Synods themselves are a relatively new structure for which Benedict has no great love. Synods are regular meetings of bishops in Rome (they usually convene every three years) created by Paul VI after the Second Vatican Council to create an avenue for greater collegiality among the bishops. Instead they turned into rubber stamps controlled by the Roman Curia that effectively tie up an entire month of a bishop’s valuable time away from his home diocese. The October 2005 Synod on the Eucharist, which was Benedict’s first chance to show how he would govern, was highlighted by his decision to reduce the meeting from a month to three weeks. A few small changes were made to allow more give-and-take among the 250 bishop-delegates, but there was so little confidence that the results would be anything but foreordained that the reaction to the shortened synod was one of relief.

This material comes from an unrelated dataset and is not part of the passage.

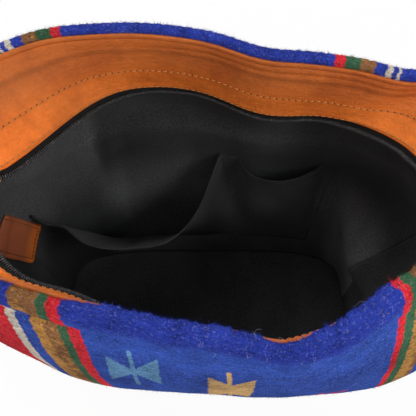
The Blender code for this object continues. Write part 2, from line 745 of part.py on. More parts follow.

Even before the synod convened, the road map to the bishops’ discussion, known as an Instrumentum Laboris, or working paper, was being privately criticized as inadequate at best. One bishop who spoke out publicly voiced the concerns of many when he said the Instrumentum was “an echo of the chronic complainers who have an impoverished understanding of liturgy and Vatican II.” The author of the critique, Bishop Donald W. Trautman of Erie, Pennsylvania, was writing in—yes—America, even post-Reese, and he was no marginal voice but chairman of the American hierarchy’s committee on liturgy.6 Trautman wrote that the synod’s working paper reflected “a narrow, preconciliar view unworthy of a world meeting of bishops,” and that it “spends more time looking in the rearview mirror than looking ahead and steering the church into the future.” (Perhaps the stale familiarity of the Instrumentum may be partly attributed to the subsequent revelation that its principal author, an Italian priest named Nicola Bux, had been dismissed from a pontifical university for plagiarism.)
Unfortunately, by the end of the synod it seemed that too many of Trautman’s fears would be realized.

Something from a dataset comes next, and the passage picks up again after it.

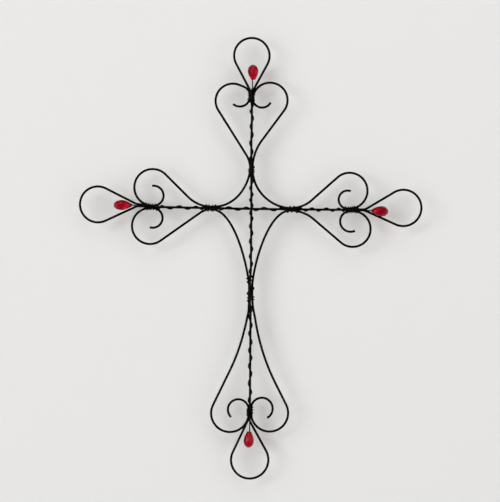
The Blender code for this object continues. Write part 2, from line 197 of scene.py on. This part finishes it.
def halfScroll(arm, other):
    place, size = arms[arm], halves[(arm, other)]
    beside = wire["besideStem"]
    off = size.get("standOff", beside)
    scroll = (Vector((beside + size["scrollRadius"], place["outerTie"] + size["scrollPlace"])),
              size["scrollRadius"], -1)
    lobe = (Vector((beside + size["lobeRadius"], place["outerTie"] + size["lobePlace"])),
            size["lobeRadius"], -1)
    bend = (Vector((off + size["bendRadius"], place["touch"])), size["bendRadius"], 1)
    cutEnd = scroll[0] + scroll[1] * unit(180 + size["curl"])
    line = bendRound([scroll, lobe, bend], cutEnd, Vector((off, place["touch"])))
    marks = size.get("sway", [])
    return [p + Vector((swayAt(marks, p.y) if abs(p.x) < wire["swayReach"] else 0.0, 0.0))
            for p in line]


def sideOf(arm, other):
    order = list(arms)
    return 1 if order[(order.index(arm) + 1) % len(order)] == other else -1


# Where a scroll wire heads for from its touch on the stem: inward, or off the stem by its lean
def handle(arm, other):
    size = halves[(arm, other)]
    across = sideOf(arm, other) * size["sweep"] * math.tan(math.radians(size.get("lean", 0.0)))
    return onArm(arm, across, -size["sweep"], 0) - crossing


def scrollLine(first, second):
    ends = []
    for arm, other in ((first, second), (second, first)):
        side = sideOf(arm, other)
        ends.append([onArm(arm, side * p.x, p.y, 0.0) for p in halfScroll(arm, other)])
    start, finish = ends[0][-1], ends[1][-1]
    inwardA, inwardB = handle(first, second), handle(second, first)
    corner = interpolate_bezier(start, start + inwardA, finish + inwardB, finish, 80)
    return evenly(ends[0] + list(corner[1:-1]) + ends[1][::-1], wire["step"])


def stemSide(arm):
    return -1 if arm in ("top", "bottom") else 1   # the upright lies in front


# From the outer tie round the loop and back to the cut end, as across, along and depth
def loopLine(arm):
    place = arms[arm]
    flank = place["stemFlank"]
    shifts = {1: place["leftFlank"], -1: -place["rightFlank"]}
    foot = place["outerTie"] + place["foot"]
    leaves, returns = Vector((shifts[flank], foot)), Vector((shifts[-flank], foot))
    centre = Vector((place["loopShift"], place["outerTie"] + place["loopCentre"]))
    radius = wire["footRadius"]
    path = bendRound([
        (leaves + Vector((flank * radius, 0.0)), radius, -flank),
        (centre, place["loopRadius"], flank),
        (returns - Vector((flank * radius, 0.0)), radius, -flank),
    ], leaves, returns)
    lengths = [0.0]
    for a, b in zip(path, path[1:]):
        lengths.append(lengths[-1] + (b - a).length)
    depth = stemSide(arm) * wire["stemDepth"]
    tieStart = place["outerTie"] - place["outerTieLength"] / 2
    points = [Vector((p.x, p.y, depth * math.cos(math.pi * length / lengths[-1])))
              for p, length in zip(path, lengths)]
    points.append(Vector((0.0, tieStart, -depth)))
    points.append(Vector((0.0, tieStart - wire["tailLength"], -depth)))
    return points


# The straight part of a stem, from the crossing to where the outer tie starts
def stemRun(arm):
    place = arms[arm]
    depth = stemSide(arm) * wire["stemDepth"]
    length = place["outerTie"] - place["outerTieLength"] / 2
    count = math.ceil(length / 2)
    points = []
    for k in range(count + 1):
        across = swayAt(place["sway"], length * k / count)
        points.append(Vector((across, length * k / count, depth * (1 + wire["rideUp"] * abs(across)))))
    return points


def stemLine(first, second):
    ends = [[onArm(arm, p.x, p.y, p.z) for p in stemRun(arm) + loopLine(arm)]
            for arm in (first, second)]
    return evenly(ends[0][::-1] + ends[1][1:], wire["step"])


# The binding wire is drawn tight over the wires that it holds. passes lists, from one end of the stem
# to the other, where it comes round the edge, first on the right (upright) or the top (crossbar) and
# then on either side in turn. "bundle" is wound round the wires that lie close there, "all" round
# every wire, "pair" round the stem and the scroll wire on its one side, and "stem" round the stem.
bindings = {
    "upright": dict(
        first="top", second="bottom", turn=1,
        passes=[
            ("bundle", [-110.9, -110.0, -109.2, -108.1, -107.7, -106.7, -106.2, -105.3, -104.8,
                        -104.0, -103.6, -102.7]),
            ("stem", [-99.4, -92.9, -86.5, -78.9, -70.3, -63.0, -54.1, -48.1]),
            ("bundle", [-39.6, -37.6, -37.5, -35.7, -35.6]),
            ("stem", [-32.8, -26.0, -19.8, -13.5, -8.4, -3.2, 4.3, 8.8, 16.7, 23.0, 31.1, 38.3,
                      45.5, 52.5, 59.6]),
            ("pair", [65.0, 66.6, 68.2, 69.8]),
            ("all", [75.7, 81.2, 84.2, 85.1, 86.6, 87.2]),
            ("stem", [95.6, 103.3, 111.1, 118.7, 127.2, 135.1, 142.0, 150.1, 157.0, 166.6, 174.9,
                      182.5]),
            ("bundle", [190.1, 191.1, 191.5, 192.4, 192.8, 193.7, 194.3, 195.2, 195.6]),
            ("all", [196.8, 197.4]),
        ],
        loose={75.7: 0.3, 81.2: 0.5, 84.2: 0.2, 85.1: 0.2, -37.6: 0.2, -35.7: 0.2, 193.7: 0.3,
               196.8: 0.3},
    ),
    "crossbar": dict(
        first="left", second="right", turn=-1,
        passes=[
            ("bundle", [-102.7, -101.4, -100.6, -99.3, -98.3, -97.5, -96.6, -96.0, -94.7, -93.4,
                        -92.0, -90.6, -89.2, -88.0]),
            ("stem", [-86.3, -77.9, -68.8, -61.3, -52.6, -47.4]),
            ("bundle", [-43.0, -41.1, -40.9, -37.7, -37.2, -36.3, -35.1]),
            ("stem", [-29.5, -21.7, -12.8, -5.0, 4.3, 11.7, 21.7, 28.8]),
            ("bundle", [35.3, 37.0, 38.6, 40.5, 43.6]),
            ("stem", [46.9, 51.8, 58.0, 64.0, 72.0, 77.5, 83.7]),
            ("bundle", [88.1, 90.2, 91.5, 92.8, 93.4, 94.9, 95.3, 96.7, 97.0, 98.5, 98.9, 100.1,
                        100.7, 101.6]),
        ],
        loose={-37.7: 0.4, -37.2: 0.3, -35.1: 0.3, 38.6: 0.35, 98.5: 0.3, 98.9: 0.3},
    ),
}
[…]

Similarly, one of Benedict’s early priorities was a reform of the Roman Curia, which bishops around the world hoped would mean a curtailing of the Curia’s tendency to involve themselves in local affairs. Instead, Benedict saw the reform as downsizing the bureaucracy, trimming unnecessary departments, though not vital organs such as the Congregation for the Doctrine of the Faith. Benedict’s approach recalls the story of a French priest a century earlier who suggested that the Roman Curia should consist of just two offices, one a congregation for the defense of the faith and another to defend Catholics against the actions of the first congregation. The priest wound up sanctioned by Rome as a Modernist.7
In short, Benedict’s preferred model for the institutional church would be analogous to Judaism after the destruction of the Second Temple in 70 AD by the Romans, who crushed the Jewish rebellion and scattered the tribes of Israel to the ends of the earth. Judaism then was held together by religious feasts and “the shared life of the rites,” as Benedict once put it with admiration, rather than being focused on a physical structure and a national identity.8
For Benedict, “reform” of the church (he puts the word in quotation marks, an indication of his attitude toward the topic) parallels his view of the church’s role in the world: if it is to have any meaning, it is in a passive sense, without active agency by believers apart from individual, internal spiritual labor. As the theologian Christopher Ruddy has noted, Benedict invokes traditional sexual typologies that cast the church in feminine, and therefore passive, terms—the Bride of Christ or, more specifically, his mother Mary: “Receptive before active, contemplative and not bureaucratic, seeking only to let God’s will be done.”9
True church reform, Benedict has said, “does not mean to take great pains to erect new façades (contrary to what certain ecclesiologies think). Real ‘reform’ is to strive to let what is ours disappear as much as possible so what belongs to Christ may become more visible. It is a truth well known to the saints. Saints, in fact, reformed the Church in depth, not by working up plans for new structures, but by reforming themselves. What the Church needs in order to respond to the needs of man in every age is holiness, not management.”10 He cites his namesake, Saint Benedict, as a model for reform, retreating to his monastery and living a life of poverty and simplicity, which later fostered a mass movement. “Reform will come from convincing personalities whom we may call saints.”11
That view in fact idealizes saints out of their historical context, where holy men and women like Gregory the Great and Catherine of Siena were hands-on reformers and gadflies who nagged popes and bishops until they made real efforts to change the church and make it better reflect the beliefs that the church itself preaches.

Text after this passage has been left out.